━━━ Exercise material
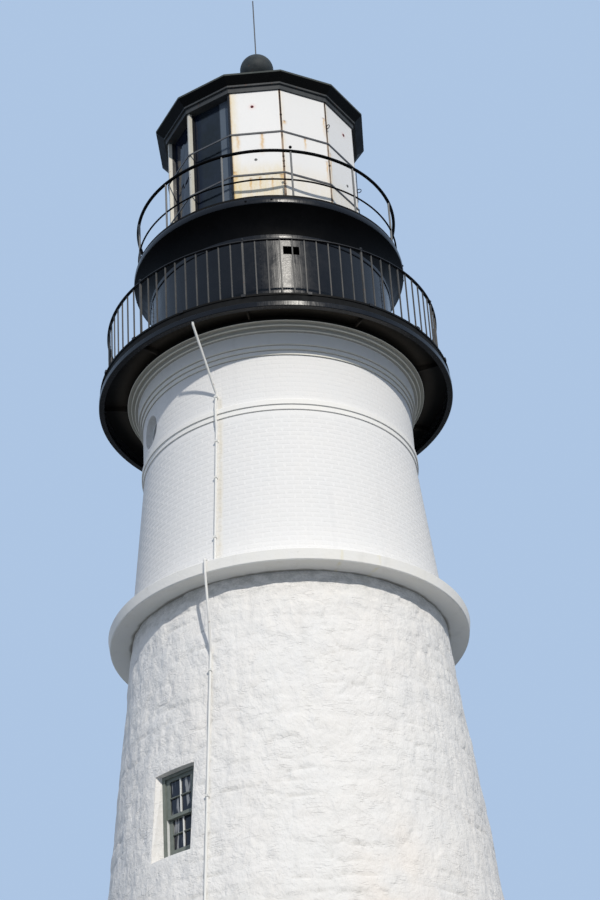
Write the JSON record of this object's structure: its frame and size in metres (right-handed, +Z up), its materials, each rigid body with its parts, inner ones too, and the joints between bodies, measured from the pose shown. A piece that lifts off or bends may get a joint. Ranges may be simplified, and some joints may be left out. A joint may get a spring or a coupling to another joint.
{
  "type": "lighthouse tower",
  "caption": "Round masonry lighthouse with rubble lower wall, brick upper stage, black iron galleries with railings, polygonal lantern and conical roof.",
  "frame": {"origin": "on the ground at the tower axis", "axes": "+Z up the tower; -Y faces the side seen in the picture, +X to its right"},
  "size_m": [7.1118, 7.112, 26.165],
  "materials": {
    "white_masonry": "matte",
    "floor_stone": "matte",
    "black_iron": "gloss",
    "cream_iron": "satin",
    "white_panel": "satin",
    "rod_metal": "matte",
    "glazing": "gloss",
    "green_wood": "satin",
    "white_wood": "satin",
    "white_pipe": "satin"
  },
  "bodies": {
    "root": {"belt_course": "white_masonry", "brick_wall_1": "white_masonry", "brick_wall_2": "white_masonry", "brick_wall_3": "white_masonry", "brick_wall_4": "white_masonry", "conduit": "white_pipe", "conduit_clips": "white_pipe", "cornice": "white_masonry", "door_frame": "green_wood", "door_leaf": "green_wood", "gallery_deck": "black_iron", "gallery_edge": "black_iron", "gallery_posts": "black_iron", "gallery_railing": "black_iron", "gallery_ribs": "black_iron", "ground_floor": "floor_stone", "lantern_eave": "black_iron", "lantern_glass": "glazing", "lantern_head": "black_iron", "lantern_hoops": "black_iron", "lantern_mullions": "cream_iron", "lantern_panels": "white_panel", "lantern_roof": "black_iron", "lantern_sill": "black_iron", "lightning_rod": "rod_metal", "oculus_frames": "white_wood", "oculus_panes": "glazing", "stone_wall_1": "white_masonry", "stone_wall_2": "white_masonry", "stone_wall_3": "white_masonry", "stone_wall_4": "white_masonry", "stone_wall_5": "white_masonry", "stone_wall_6": "white_masonry", "string_course": "white_masonry", "upper_deck": "black_iron", "upper_edge": "black_iron", "upper_posts": "black_iron", "upper_rails": "black_iron", "ventilator": "black_iron", "watch_cove": "black_iron", "watch_hatch": "black_iron", "watch_wall": "black_iron", "window_frames": "green_wood", "window_panes": "glazing", "window_sashes": "green_wood"}
  },
  "joints": []
}
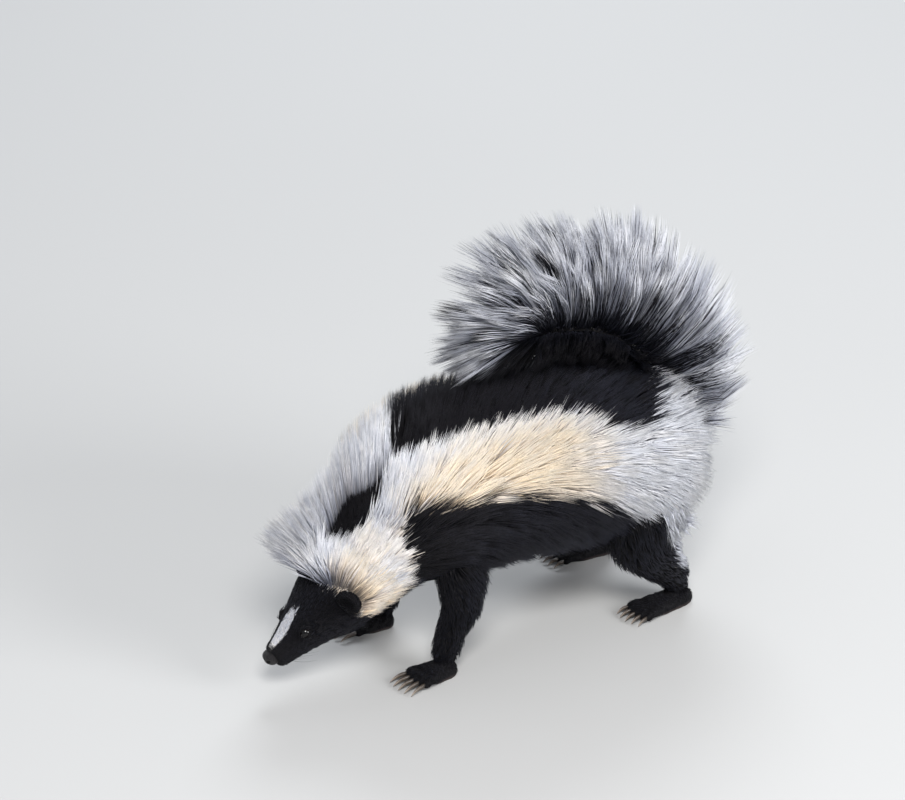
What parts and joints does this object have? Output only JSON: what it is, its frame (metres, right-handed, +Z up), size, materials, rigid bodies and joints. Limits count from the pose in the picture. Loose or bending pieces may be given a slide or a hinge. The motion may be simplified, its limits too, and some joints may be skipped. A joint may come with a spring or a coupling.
{
  "type": "striped skunk",
  "caption": "Life-size still model of a striped skunk foraging with its head down, mane raised and white plumed tail carried over its back.",
  "frame": {"origin": "on the ground under the middle of the model's bounding box", "axes": "+Z up; the animal faces -X, its left side faces -Y and its right side faces +Y"},
  "size_m": [0.3874, 0.1594, 0.2867],
  "materials": {
    "black_coat": "long black fur with a faint blue sheen",
    "white_coat": "long creamy white fur",
    "wet_black": "wet dark eye",
    "skin": "bare dark skin of the nose"
  },
  "bodies": {
    "root": {"ear_left": "black_coat", "ear_right": "black_coat", "eye_left": "wet_black", "eye_right": "wet_black", "head": "black_coat", "leg_front_left": "black_coat", "leg_front_right": "black_coat", "leg_hind_left": "black_coat", "leg_hind_right": "black_coat", "neck": "white_coat", "nose_pad": "skin", "paw_front_left": "black_coat", "paw_front_right": "black_coat", "paw_hind_left": "black_coat", "paw_hind_right": "black_coat", "tail_base": "white_coat", "tail_middle": "white_coat", "tail_tip": "white_coat", "torso": "black_coat"}
  },
  "joints": []
}
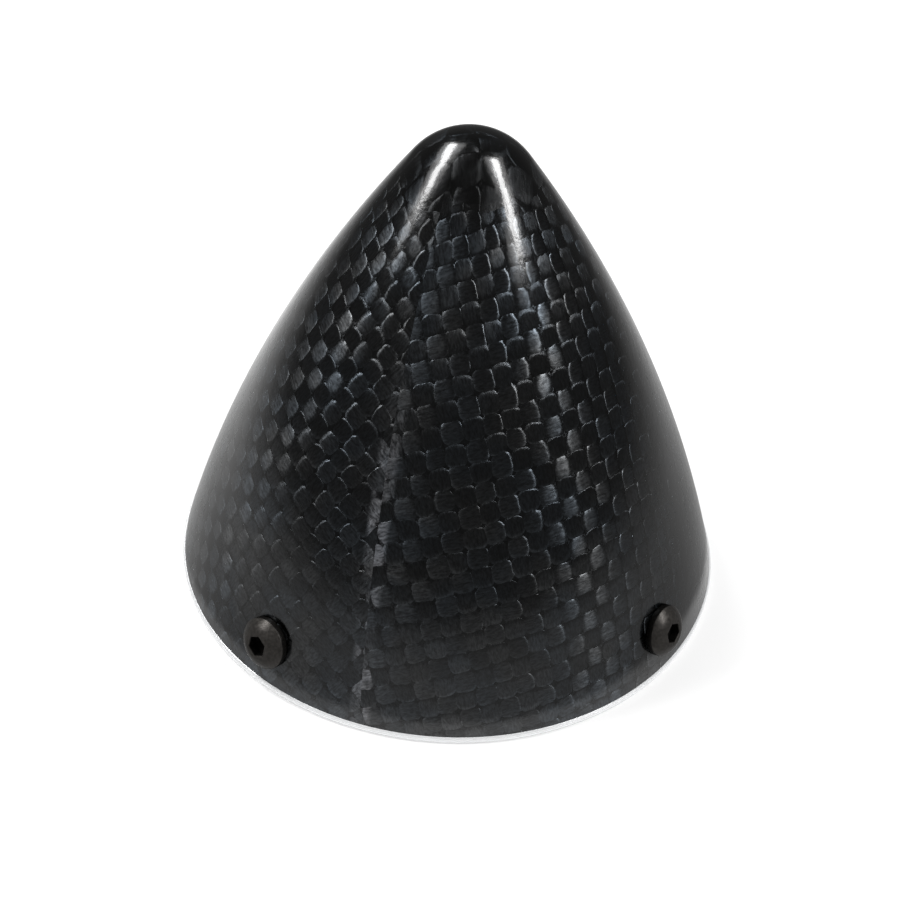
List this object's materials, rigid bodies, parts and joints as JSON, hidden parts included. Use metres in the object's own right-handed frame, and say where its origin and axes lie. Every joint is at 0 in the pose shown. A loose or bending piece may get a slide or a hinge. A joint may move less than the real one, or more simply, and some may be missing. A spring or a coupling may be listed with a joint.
{
  "type": "propeller spinner",
  "caption": "Pointed propeller spinner for a model aeroplane: an uncut carbon fibre cone screwed to a machined aluminium backplate with a shaft bore.",
  "frame": {"origin": "centre of the backplate's rear face, on the shaft's axis", "axes": "+Z along the shaft towards the nose; the four cone screws stand at 45 degrees to +X and +Y"},
  "size_m": [0.0636, 0.0636, 0.0536],
  "materials": {
    "backplate_aluminium": "satin",
    "cone_carbon": "gloss",
    "screw_black_oxide": "satin"
  },
  "bodies": {
    "spinner": {"backplate": "backplate_aluminium", "spinner_cone": "cone_carbon"},
    "screw_1": {"cone_screw_1": "screw_black_oxide"},
    "screw_2": {"cone_screw_2": "screw_black_oxide"},
    "screw_3": {"cone_screw_3": "screw_black_oxide"},
    "screw_4": {"cone_screw_4": "screw_black_oxide"}
  },
  "joints": [
    {"name": "screw_1_withdraw", "type": "slide", "parent": "spinner", "child": "screw_1", "axis": [0.6705, 0.6705, 0.3175], "range_m": [0, 0.01]},
    {"name": "screw_2_withdraw", "type": "slide", "parent": "spinner", "child": "screw_2", "axis": [-0.6705, 0.6705, 0.3175], "range_m": [0, 0.01]},
    {"name": "screw_3_withdraw", "type": "slide", "parent": "spinner", "child": "screw_3", "axis": [-0.6705, -0.6705, 0.3175], "range_m": [0, 0.01]},
    {"name": "screw_4_withdraw", "type": "slide", "parent": "spinner", "child": "screw_4", "axis": [0.6705, -0.6705, 0.3175], "range_m": [0, 0.01]}
  ]
}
━━━━━━
▶ Work to do:
Write out all the data again, exactly as it appears.

▶ Solution to this problem:
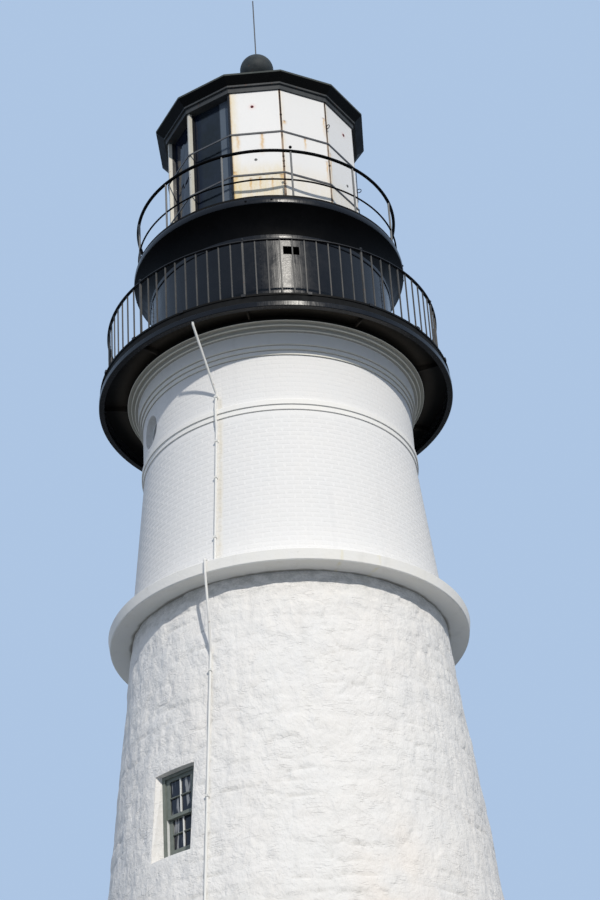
Write the JSON record of this object's structure: its frame and size in metres (right-handed, +Z up), its materials, each rigid body with its parts, inner ones too, and the joints between bodies, measured from the pose shown. A piece that lifts off or bends may get a joint. Ranges may be simplified, and some joints may be left out. A joint may get a spring or a coupling to another joint.
{
  "type": "lighthouse tower",
  "caption": "Round masonry lighthouse with rubble lower wall, brick upper stage, black iron galleries with railings, polygonal lantern and conical roof.",
  "frame": {"origin": "on the ground at the tower axis", "axes": "+Z up the tower; -Y faces the side seen in the picture, +X to its right"},
  "size_m": [7.1118, 7.112, 26.165],
  "materials": {
    "white_masonry": "matte",
    "floor_stone": "matte",
    "black_iron": "gloss",
    "cream_iron": "satin",
    "white_panel": "satin",
    "rod_metal": "matte",
    "glazing": "gloss",
    "green_wood": "satin",
    "white_wood": "satin",
    "white_pipe": "satin"
  },
  "bodies": {
    "root": {"belt_course": "white_masonry", "brick_wall_1": "white_masonry", "brick_wall_2": "white_masonry", "brick_wall_3": "white_masonry", "brick_wall_4": "white_masonry", "conduit": "white_pipe", "conduit_clips": "white_pipe", "cornice": "white_masonry", "door_frame": "green_wood", "door_leaf": "green_wood", "gallery_deck": "black_iron", "gallery_edge": "black_iron", "gallery_posts": "black_iron", "gallery_railing": "black_iron", "gallery_ribs": "black_iron", "ground_floor": "floor_stone", "lantern_eave": "black_iron", "lantern_glass": "glazing", "lantern_head": "black_iron", "lantern_hoops": "black_iron", "lantern_mullions": "cream_iron", "lantern_panels": "white_panel", "lantern_roof": "black_iron", "lantern_sill": "black_iron", "lightning_rod": "rod_metal", "oculus_frames": "white_wood", "oculus_panes": "glazing", "stone_wall_1": "white_masonry", "stone_wall_2": "white_masonry", "stone_wall_3": "white_masonry", "stone_wall_4": "white_masonry", "stone_wall_5": "white_masonry", "stone_wall_6": "white_masonry", "string_course": "white_masonry", "upper_deck": "black_iron", "upper_edge": "black_iron", "upper_posts": "black_iron", "upper_rails": "black_iron", "ventilator": "black_iron", "watch_cove": "black_iron", "watch_hatch": "black_iron", "watch_wall": "black_iron", "window_frames": "green_wood", "window_panes": "glazing", "window_sashes": "green_wood"}
  },
  "joints": []
}
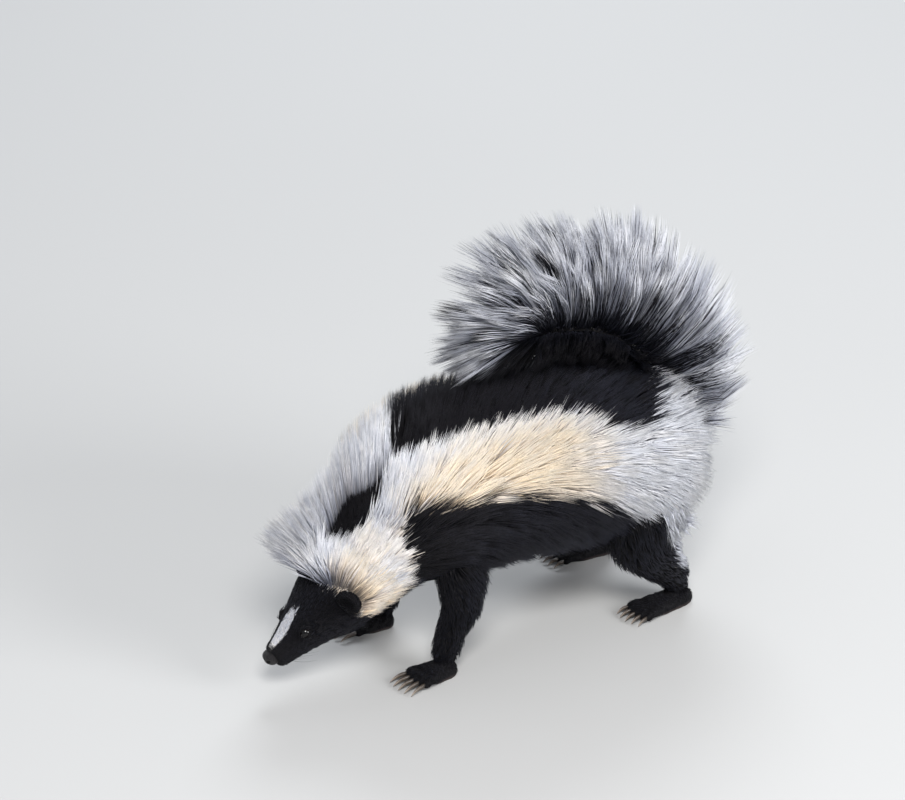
What parts and joints does this object have? Output only JSON: what it is, its frame (metres, right-handed, +Z up), size, materials, rigid bodies and joints. Limits count from the pose in the picture. Loose or bending pieces may be given a slide or a hinge. The motion may be simplified, its limits too, and some joints may be skipped. A joint may come with a spring or a coupling.
{
  "type": "striped skunk",
  "caption": "Life-size still model of a striped skunk foraging with its head down, mane raised and white plumed tail carried over its back.",
  "frame": {"origin": "on the ground under the middle of the model's bounding box", "axes": "+Z up; the animal faces -X, its left side faces -Y and its right side faces +Y"},
  "size_m": [0.3874, 0.1594, 0.2867],
  "materials": {
    "black_coat": "long black fur with a faint blue sheen",
    "white_coat": "long creamy white fur",
    "wet_black": "wet dark eye",
    "skin": "bare dark skin of the nose"
  },
  "bodies": {
    "root": {"ear_left": "black_coat", "ear_right": "black_coat", "eye_left": "wet_black", "eye_right": "wet_black", "head": "black_coat", "leg_front_left": "black_coat", "leg_front_right": "black_coat", "leg_hind_left": "black_coat", "leg_hind_right": "black_coat", "neck": "white_coat", "nose_pad": "skin", "paw_front_left": "black_coat", "paw_front_right": "black_coat", "paw_hind_left": "black_coat", "paw_hind_right": "black_coat", "tail_base": "white_coat", "tail_middle": "white_coat", "tail_tip": "white_coat", "torso": "black_coat"}
  },
  "joints": []
}
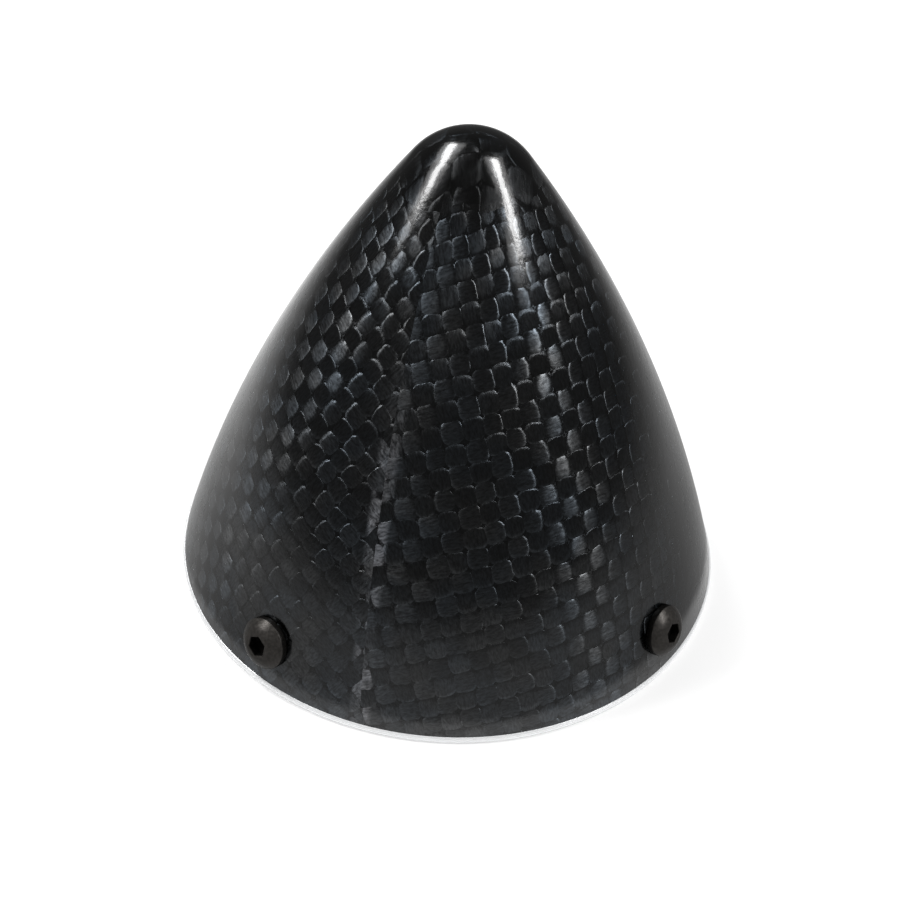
List this object's materials, rigid bodies, parts and joints as JSON, hidden parts included. Use metres in the object's own right-handed frame, and say where its origin and axes lie. Every joint is at 0 in the pose shown. A loose or bending piece may get a slide or a hinge. A joint may move less than the real one, or more simply, and some may be missing. A spring or a coupling may be listed with a joint.
{
  "type": "propeller spinner",
  "caption": "Pointed propeller spinner for a model aeroplane: an uncut carbon fibre cone screwed to a machined aluminium backplate with a shaft bore.",
  "frame": {"origin": "centre of the backplate's rear face, on the shaft's axis", "axes": "+Z along the shaft towards the nose; the four cone screws stand at 45 degrees to +X and +Y"},
  "size_m": [0.0636, 0.0636, 0.0536],
  "materials": {
    "backplate_aluminium": "satin",
    "cone_carbon": "gloss",
    "screw_black_oxide": "satin"
  },
  "bodies": {
    "spinner": {"backplate": "backplate_aluminium", "spinner_cone": "cone_carbon"},
    "screw_1": {"cone_screw_1": "screw_black_oxide"},
    "screw_2": {"cone_screw_2": "screw_black_oxide"},
    "screw_3": {"cone_screw_3": "screw_black_oxide"},
    "screw_4": {"cone_screw_4": "screw_black_oxide"}
  },
  "joints": [
    {"name": "screw_1_withdraw", "type": "slide", "parent": "spinner", "child": "screw_1", "axis": [0.6705, 0.6705, 0.3175], "range_m": [0, 0.01]},
    {"name": "screw_2_withdraw", "type": "slide", "parent": "spinner", "child": "screw_2", "axis": [-0.6705, 0.6705, 0.3175], "range_m": [0, 0.01]},
    {"name": "screw_3_withdraw", "type": "slide", "parent": "spinner", "child": "screw_3", "axis": [-0.6705, -0.6705, 0.3175], "range_m": [0, 0.01]},
    {"name": "screw_4_withdraw", "type": "slide", "parent": "spinner", "child": "screw_4", "axis": [0.6705, -0.6705, 0.3175], "range_m": [0, 0.01]}
  ]
}